▶ Exercise
Count how many lines of the data below contain the string "materials"; the reply should be that number alone.

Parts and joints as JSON
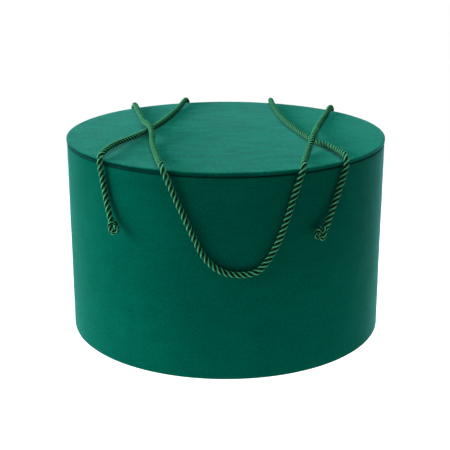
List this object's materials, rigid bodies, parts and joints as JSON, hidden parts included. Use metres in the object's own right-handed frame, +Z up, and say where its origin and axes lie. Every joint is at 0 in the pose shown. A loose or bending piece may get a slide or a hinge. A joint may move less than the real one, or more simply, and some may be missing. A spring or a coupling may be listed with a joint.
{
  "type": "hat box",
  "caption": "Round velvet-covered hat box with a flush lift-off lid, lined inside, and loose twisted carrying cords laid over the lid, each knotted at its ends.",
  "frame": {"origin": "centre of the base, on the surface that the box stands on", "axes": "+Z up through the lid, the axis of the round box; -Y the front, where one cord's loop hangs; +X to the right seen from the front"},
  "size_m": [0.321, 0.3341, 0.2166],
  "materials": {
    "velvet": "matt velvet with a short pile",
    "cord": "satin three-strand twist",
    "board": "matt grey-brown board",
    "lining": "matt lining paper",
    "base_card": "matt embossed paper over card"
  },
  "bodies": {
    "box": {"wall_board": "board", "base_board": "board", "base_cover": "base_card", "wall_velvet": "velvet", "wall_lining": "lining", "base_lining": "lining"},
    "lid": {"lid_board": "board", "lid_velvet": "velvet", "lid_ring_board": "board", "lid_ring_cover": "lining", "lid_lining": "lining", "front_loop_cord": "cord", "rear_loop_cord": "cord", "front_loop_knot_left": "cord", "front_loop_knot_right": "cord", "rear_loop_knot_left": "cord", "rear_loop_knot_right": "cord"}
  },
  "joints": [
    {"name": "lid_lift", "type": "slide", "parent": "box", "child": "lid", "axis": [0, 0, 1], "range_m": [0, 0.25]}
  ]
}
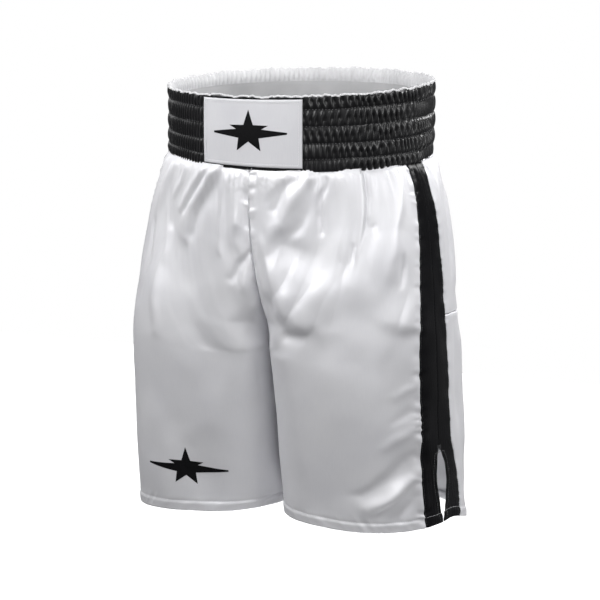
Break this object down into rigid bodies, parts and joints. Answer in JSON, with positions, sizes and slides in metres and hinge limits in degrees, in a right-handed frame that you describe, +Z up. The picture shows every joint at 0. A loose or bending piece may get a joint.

▶ Full output
2